GAZA: British war surgeon David Nott was back in the Gaza Strip this week to share with local doctors specialist knowledge he has amassed from working in conflict and disaster zones over the past quarter-century.
An expert in using minimal equipment to treat patients in basic facilities, Nott returned three years after his previous visit during the 2014 Gaza war between Israel and Palestinian militants.
This time, hospitals in Gaza are again struggling to cope with a crisis: power cuts and medicine shortages stemming from tensions between the enclave’s ruling Hamas group and the rival West Bank-based Palestinian Authority.
In a hall at a beachfront restaurant this week, Nott instructed 36 Palestinian surgeons in special techniques to deal with injuries in a war zone.
“I was very impressed with the Gaza surgeons last time … but of course those experiences get less and less as time goes on and you have to then retrain the new surgeons how to deal with those injuries,” he told Reuters.

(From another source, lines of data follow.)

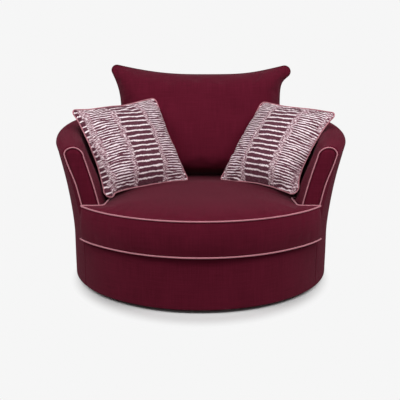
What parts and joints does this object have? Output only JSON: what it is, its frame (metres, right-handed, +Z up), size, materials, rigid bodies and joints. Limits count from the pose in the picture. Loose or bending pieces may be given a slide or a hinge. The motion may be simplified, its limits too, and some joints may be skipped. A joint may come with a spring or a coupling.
{
  "type": "swivel cuddle chair",
  "caption": "Round swivel tub armchair, wide enough to share, with a flared wrap-round arm, deep piped seat cushion, loose back cushion and striped scatter cushions.",
  "frame": {"origin": "on the floor, on the swivel axis", "axes": "+Z up, the open front faces -Y, +X to the right as seen from the front"},
  "size_m": [1.288, 1.214, 0.9263],
  "materials": {
    "burgundy_weave": "burgundy chenille-like woven upholstery fabric",
    "rose_piping": "dusty rose contrast piping cord",
    "striped_weave": "woven fabric with broken pale stripes on plum",
    "plywood": "plain birch plywood and softwood",
    "hardboard": "brown flexible hardboard",
    "foam": "cream upholstery foam",
    "black_board": "black-stained board",
    "black_plastic": "black glide plastic",
    "zinc_steel": "zinc-plated steel"
  },
  "bodies": {
    "floor_base": {"floor_board": "black_board", "glide_1": "black_plastic", "glide_2": "black_plastic", "glide_3": "black_plastic", "glide_4": "black_plastic", "glide_5": "black_plastic", "glide_6": "black_plastic", "lower_swivel_plate": "zinc_steel", "pivot_bolt": "zinc_steel", "pivot_nut": "zinc_steel"},
    "ball_race": {"ball_cage": "zinc_steel"},
    "chair": {"upper_swivel_plate": "zinc_steel", "mount_rail_left": "plywood", "mount_rail_right": "plywood", "drum_bottom_ring": "plywood", "drum_top_ring": "plywood", "drum_post_1": "plywood", "drum_post_2": "plywood", "drum_post_3": "plywood", "drum_post_4": "plywood", "drum_post_5": "plywood", "drum_post_6": "plywood", "drum_skin": "hardboard", "seat_spring_1": "zinc_steel", "seat_spring_2": "zinc_steel", "seat_spring_3": "zinc_steel", "seat_spring_4": "zinc_steel", "seat_spring_5": "zinc_steel", "deck_pad": "foam", "front_cover": "burgundy_weave", "tub_base_rail": "plywood", "tub_top_rail": "plywood", "tub_rib_1": "plywood", "tub_rib_2": "plywood", "tub_rib_3": "plywood", "tub_rib_4": "plywood", "tub_rib_5": "plywood", "tub_rib_6": "plywood", "tub_rib_7": "plywood", "arm_board_left": "plywood", "arm_board_right": "plywood", "tub_outer_board": "hardboard", "tub_foam": "foam", "inside_cover": "burgundy_weave", "outside_cover": "burgundy_weave", "arm_facing_left": "burgundy_weave", "arm_facing_right": "burgundy_weave", "arm_piping_left": "rose_piping", "arm_piping_right": "rose_piping"},
    "seat": {"seat_cushion": "burgundy_weave", "seat_piping_lower": "rose_piping", "seat_piping_upper": "rose_piping"},
    "back": {"back_cushion": "burgundy_weave"},
    "left_scatter": {"scatter_cushion_left": "striped_weave", "scatter_piping_left": "rose_piping"},
    "right_scatter": {"scatter_cushion_right": "striped_weave", "scatter_piping_right": "rose_piping"}
  },
  "joints": [
    {"name": "swivel", "type": "hinge", "parent": "floor_base", "child": "chair", "pos_m": [0, 0, 0.0337], "axis": [0, 0, 1], "continuous": true},
    {"name": "cage_turn", "type": "hinge", "parent": "floor_base", "child": "ball_race", "pos_m": [0, 0, 0.0337], "axis": [0, 0, 1], "continuous": true},
    {"name": "seat_cushion_lift", "type": "slide", "parent": "chair", "child": "seat", "axis": [0, 0, 1], "range_m": [0, 0.45]},
    {"name": "back_cushion_lift", "type": "slide", "parent": "seat", "child": "back", "axis": [0, 0, 1], "range_m": [0, 0.35]},
    {"name": "left_scatter_lift", "type": "slide", "parent": "back", "child": "left_scatter", "axis": [0.0995, -0.597, 0.796], "range_m": [0, 0.3]},
    {"name": "right_scatter_lift", "type": "slide", "parent": "back", "child": "right_scatter", "axis": [-0.0995, -0.597, 0.796], "range_m": [0, 0.3]}
  ],
  "couplings": [
    {"joint": "cage_turn", "follows": "swivel", "ratio": 0.5}
  ]
}
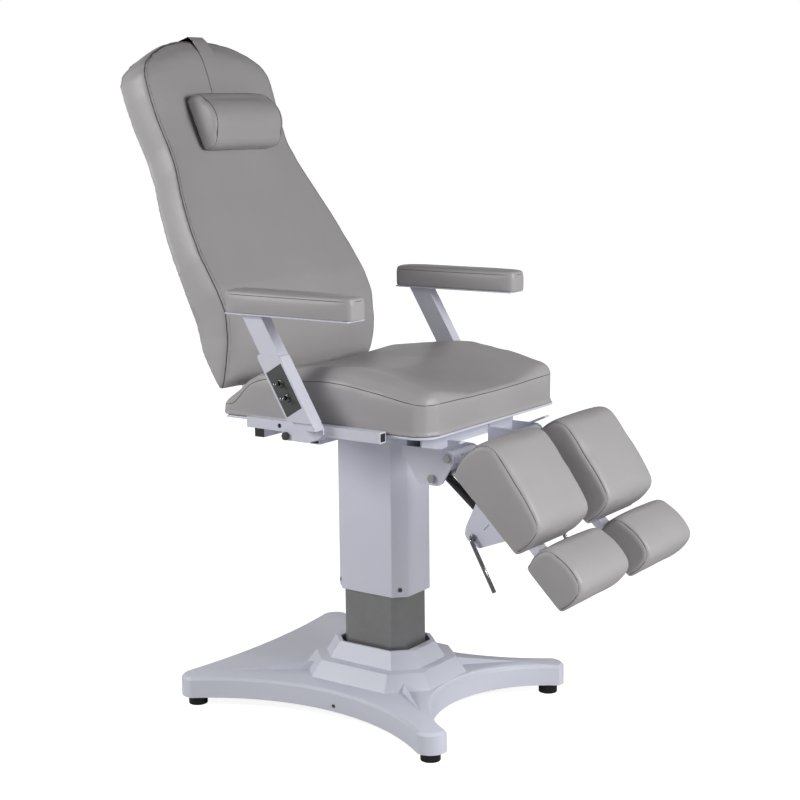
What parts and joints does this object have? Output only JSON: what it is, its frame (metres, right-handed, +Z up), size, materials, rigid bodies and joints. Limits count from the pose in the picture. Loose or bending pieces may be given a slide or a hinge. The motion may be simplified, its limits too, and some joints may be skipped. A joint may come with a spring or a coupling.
{
  "type": "podiatry chair",
  "caption": "Treatment chair on a lifting column with tilting back, folding arm rests and separate tilting leg rests with sliding foot rests.",
  "frame": {"origin": "on the floor under the column's axis", "axes": "+X towards the foot rests, +Y to the sitter's left, +Z up"},
  "size_m": [1.2642, 0.7137, 1.5386],
  "materials": {
    "upholstery": "coated leatherette cloth, satin",
    "white_paint": "semi-gloss powder coat",
    "cover_plastic": "semi-gloss moulded",
    "grey_tube": "satin metallic grey",
    "dark_steel": "matte black",
    "guide_plastic": "matte",
    "foot_rubber": "moulded black",
    "black_plastic": "satin",
    "zinc_steel": "zinc plated",
    "chrome": "polished",
    "black_steel": "gloss black",
    "dark_panel": "satin dark grey",
    "back_shell": "covered board"
  },
  "bodies": {
    "base": {"base_cover": "cover_plastic", "base_cover_screws": "zinc_steel", "base_frame": "dark_steel", "mains_gland": "black_plastic", "column_lower_tube": "grey_tube", "column_flange_bolts": "zinc_steel", "tube_guide_pads": "guide_plastic", "lift_drive_body": "black_plastic"},
    "lift": {"column_sleeve": "white_paint", "sleeve_guide_pads": "guide_plastic", "guide_screws": "zinc_steel", "lift_drive_rod": "zinc_steel", "column_head_plate": "white_paint", "seat_frame": "white_paint", "frame_end_plugs": "black_plastic", "seat_plate": "white_paint", "seat_cushion": "upholstery", "leg_bracket_right": "white_paint", "leg_bracket_left": "white_paint", "leg_bracket_bolts": "zinc_steel", "arm_pivot_bolts": "zinc_steel", "back_hinge_pins": "zinc_steel"},
    "backrest": {"back_cushion": "upholstery", "back_board": "back_shell", "back_arm_right": "white_paint", "back_arm_left": "white_paint", "back_cross_bars": "white_paint", "pillow_strap": "upholstery"},
    "pillow": {"pillow": "upholstery"},
    "back_drive": {"back_drive_body": "black_plastic"},
    "back_drive_piston": {"back_drive_rod": "zinc_steel"},
    "arm_right": {"arm_frame_right": "white_paint", "arm_pad_right": "upholstery", "control_box": "white_paint", "control_panel": "dark_panel", "switch_bodies": "guide_plastic"},
    "arm_left": {"arm_frame_left": "white_paint", "arm_pad_left": "upholstery"},
    "toggle_upper": {"toggle_upper": "chrome"},
    "toggle_lower": {"toggle_lower": "chrome"},
    "leg_right": {"leg_frame_right": "white_paint", "calf_pad_right": "upholstery", "release_plate_right": "white_paint"},
    "foot_rest_right": {"foot_slide_right": "white_paint", "foot_pad_right": "upholstery"},
    "strut_right": {"strut_cylinder_right": "black_steel"},
    "strut_piston_right": {"strut_rod_right": "zinc_steel"},
    "lever_right": {"release_lever_right": "chrome"},
    "levelling_rear_right": {"levelling_foot_rear_right": "foot_rubber"},
    "levelling_front_right": {"levelling_foot_front_right": "foot_rubber"},
    "leg_left": {"leg_frame_left": "white_paint", "calf_pad_left": "upholstery", "release_plate_left": "white_paint"},
    "foot_rest_left": {"foot_slide_left": "white_paint", "foot_pad_left": "upholstery"},
    "strut_left": {"strut_cylinder_left": "black_steel"},
    "strut_piston_left": {"strut_rod_left": "zinc_steel"},
    "lever_left": {"release_lever_left": "chrome"},
    "levelling_rear_left": {"levelling_foot_rear_left": "foot_rubber"},
    "levelling_front_left": {"levelling_foot_front_left": "foot_rubber"}
  },
  "joints": [
    {"name": "column_lift", "type": "slide", "parent": "base", "child": "lift", "axis": [0, 0, 1], "range_m": [-0.105, 0.175]},
    {"name": "back_tilt", "type": "hinge", "parent": "lift", "child": "backrest", "pos_m": [-0.205, 0, 0.676], "axis": [0, -1, 0], "range_deg": [-5, 60]},
    {"name": "back_drive_swing", "type": "hinge", "parent": "lift", "child": "back_drive", "pos_m": [0.09, 0.132, 0.64], "axis": [0, -1, 0], "range_deg": [-1.5, 5]},
    {"name": "back_drive_stroke", "type": "slide", "parent": "back_drive", "child": "back_drive_piston", "axis": [-0.9979, 0, -0.0651], "range_m": [-0.075, 0.012]},
    {"name": "pillow_height", "type": "slide", "parent": "backrest", "child": "pillow", "axis": [-0.3237, 0, 0.9462], "range_m": [-0.005, 0.03]},
    {"name": "arm_right_fold", "type": "hinge", "parent": "lift", "child": "arm_right", "pos_m": [-0.035, -0.303, 0.677], "axis": [0, -1, 0], "range_deg": [0, 80]},
    {"name": "leg_right_tilt", "type": "hinge", "parent": "lift", "child": "leg_right", "pos_m": [0.299, -0.135, 0.643], "axis": [0, -1, 0], "range_deg": [-20, 44]},
    {"name": "strut_right_swing", "type": "hinge", "parent": "lift", "child": "strut_right", "pos_m": [0.26, -0.135, 0.596], "axis": [0, -1, 0], "range_deg": [-19, 42]},
    {"name": "strut_right_stroke", "type": "slide", "parent": "strut_right", "child": "strut_piston_right", "axis": [0.7778, 0, -0.6285], "range_m": [-0.025, 0.05]},
    {"name": "foot_rest_right_slide", "type": "slide", "parent": "leg_right", "child": "foot_rest_right", "axis": [0.712, 0, -0.7022], "range_m": [-0.012, 0.12]},
    {"name": "lever_right_press", "type": "hinge", "parent": "leg_right", "child": "lever_right", "pos_m": [0.34544, -0.135, 0.47361], "axis": [0, -1, 0], "range_deg": [0, 18], "stiffness_Nm_per_rad": 2, "springref_deg": -14.32},
    {"name": "levelling_rear_right_screw", "type": "slide", "parent": "base", "child": "levelling_rear_right", "axis": [0, 0, -1], "range_m": [-0.004, 0.012]},
    {"name": "levelling_front_right_screw", "type": "slide", "parent": "base", "child": "levelling_front_right", "axis": [0, 0, -1], "range_m": [-0.004, 0.012]},
    {"name": "arm_left_fold", "type": "hinge", "parent": "lift", "child": "arm_left", "pos_m": [-0.035, 0.303, 0.677], "axis": [0, -1, 0], "range_deg": [0, 80]},
    {"name": "leg_left_tilt", "type": "hinge", "parent": "lift", "child": "leg_left", "pos_m": [0.299, 0.135, 0.643], "axis": [0, -1, 0], "range_deg": [-20, 44]},
    {"name": "strut_left_swing", "type": "hinge", "parent": "lift", "child": "strut_left", "pos_m": [0.26, 0.135, 0.596], "axis": [0, -1, 0], "range_deg": [-19, 42]},
    {"name": "strut_left_stroke", "type": "slide", "parent": "strut_left", "child": "strut_piston_left", "axis": [0.7778, 0, -0.6285], "range_m": [-0.025, 0.05]},
    {"name": "foot_rest_left_slide", "type": "slide", "parent": "leg_left", "child": "foot_rest_left", "axis": [0.712, 0, -0.7022], "range_m": [-0.012, 0.12]},
    {"name": "lever_left_press", "type": "hinge", "parent": "leg_left", "child": "lever_left", "pos_m": [0.34544, 0.135, 0.47361], "axis": [0, -1, 0], "range_deg": [0, 18], "stiffness_Nm_per_rad": 2, "springref_deg": -14.32},
    {"name": "levelling_rear_left_screw", "type": "slide", "parent": "base", "child": "levelling_rear_left", "axis": [0, 0, -1], "range_m": [-0.004, 0.012]},
    {"name": "levelling_front_left_screw", "type": "slide", "parent": "base", "child": "levelling_front_left", "axis": [0, 0, -1], "range_m": [-0.004, 0.012]},
    {"name": "toggle_upper_tip", "type": "hinge", "parent": "arm_right", "child": "toggle_upper", "pos_m": [-0.02062, -0.33925, 0.79716], "axis": [0.8562, 0, 0.5166], "range_deg": [-12, 12], "stiffness_Nm_per_rad": 0.4},
    {"name": "toggle_lower_tip", "type": "hinge", "parent": "arm_right", "child": "toggle_lower", "pos_m": [-0.00306, -0.33925, 0.76805], "axis": [0.8562, 0, 0.5166], "range_deg": [-12, 12], "stiffness_Nm_per_rad": 0.4}
  ],
  "couplings": [
    {"joint": "back_drive_swing", "follows": "back_tilt", "ratio": 0.062},
    {"joint": "back_drive_stroke", "follows": "back_tilt", "m_per_rad": -0.065},
    {"joint": "strut_right_swing", "follows": "leg_right_tilt", "ratio": 0.925},
    {"joint": "strut_right_stroke", "follows": "leg_right_tilt", "m_per_rad": 0.061},
    {"joint": "strut_left_swing", "follows": "leg_left_tilt", "ratio": 0.925},
    {"joint": "strut_left_stroke", "follows": "leg_left_tilt", "m_per_rad": 0.061}
  ]
}
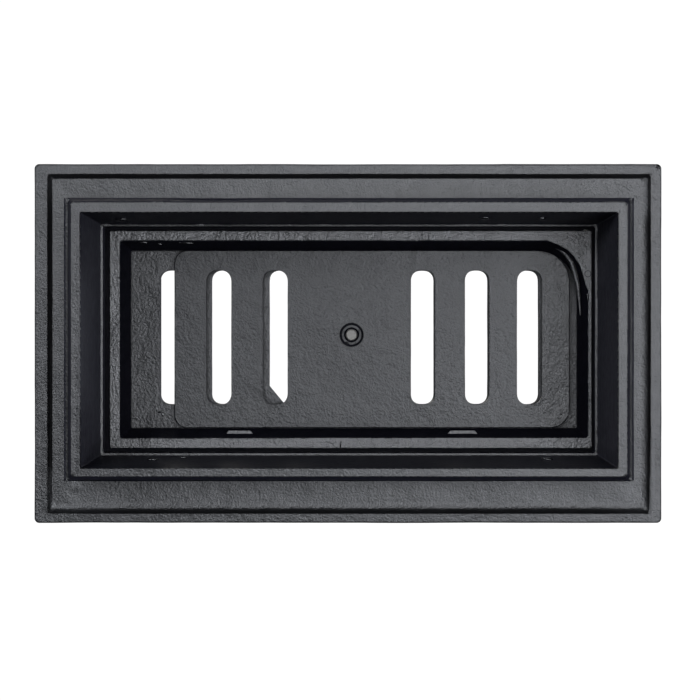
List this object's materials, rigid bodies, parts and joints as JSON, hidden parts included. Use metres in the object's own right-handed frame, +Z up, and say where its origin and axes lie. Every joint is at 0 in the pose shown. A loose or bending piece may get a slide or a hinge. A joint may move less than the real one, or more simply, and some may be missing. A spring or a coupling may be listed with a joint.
{
  "type": "ash pit door",
  "caption": "Cast iron ash pit door in a wall frame with a collar, hinged to open, with a sliding air damper and a turn latch.",
  "frame": {"origin": "centre of the collar, on the plane where the back of the frame's rim meets the wall", "axes": "+Y along the collar into the wall, +X along the long side towards the hinges, +Z up; the room is on the -Y side"},
  "size_m": [0.316, 0.0965, 0.181],
  "materials": {
    "frame_iron": "sand cast, satin black stove paint",
    "door_iron": "sand cast, satin black stove paint",
    "damper_iron": "fine cast, satin black stove paint",
    "lever_iron": "cast, satin black stove paint",
    "knob_iron": "turned and painted satin black",
    "stud_steel": "painted steel rivet end",
    "pin_steel": "painted steel",
    "fastener_steel": "plain steel, darkened"
  },
  "bodies": {
    "frame": {"frame": "frame_iron", "upper_hinge_pin": "pin_steel", "lower_hinge_pin": "pin_steel"},
    "door": {"door": "door_iron", "latch_washer": "fastener_steel", "latch_screw": "fastener_steel"},
    "damper": {"damper_plate": "damper_iron", "damper_stud": "stud_steel", "damper_washer": "fastener_steel", "damper_nut": "fastener_steel", "damper_knob": "knob_iron"},
    "latch": {"latch_lever": "lever_iron"}
  },
  "joints": [
    {"name": "door_hinge", "type": "hinge", "parent": "frame", "child": "door", "pos_m": [0.139, -0.023, 0], "axis": [0, 0, 1], "range_deg": [0, 160]},
    {"name": "damper_slide", "type": "slide", "parent": "door", "child": "damper", "axis": [1, 0, 0], "range_m": [0, 0.013]},
    {"name": "latch_turn", "type": "hinge", "parent": "door", "child": "latch", "pos_m": [-0.1215, -0.0308, 0.05355], "axis": [0, -1, 0], "range_deg": [0, 90]}
  ]
}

“That is the reason why I am here … to try and give the surgeons who work in Gaza as much of my knowledge and experiences as I have gained over the last 25 years.”
Suhair Zakkout, spokeswoman for the International Committee of the Red Cross in Gaza, which hosted Nott, said his visit would help strengthen emergency medical services in the area and improve health providers’ efficiency.
Nott is a co-founder of the David Nott Foundation, which is dedicated to furthering the principles and improving the standards and practice of humanitarian surgery.
A specialist in vascular surgery, he worked in hospitals in Syria in 2012, 2013 and 2014 to treat victims of its civil war. He has also practiced surgery in Bosnia, Afghanistan, Darfur, Iraq and other conflict areas.
“The surgeons I left in Aleppo and in Syria have my techniques,” he said. “So from my point of view, I left a legacy of training.”
Nott, who leaves his job at three London hospitals when he goes our to help the victims of war, described in graphic terms in The Mail on Sunday newspaper in January the plight of the wounded children of Aleppo.
“I spent the week before Christmas in a field hospital in Syria operating on many tiny souls see-sawing between life and death, their bodies held together with metal pins and scaffold-like fixators,” he wrote.
Commenting on the current energy and health care problems in Gaza, he told Reuters: “That must have a huge knock on the face for patient care, for patient safety and the civilian population in Gaza and now they are beginning unfortunately to suffer.
“It seems a great shame to me that I come back and things do not seem to have moved on to where we have liked to see them three years ago,” he said.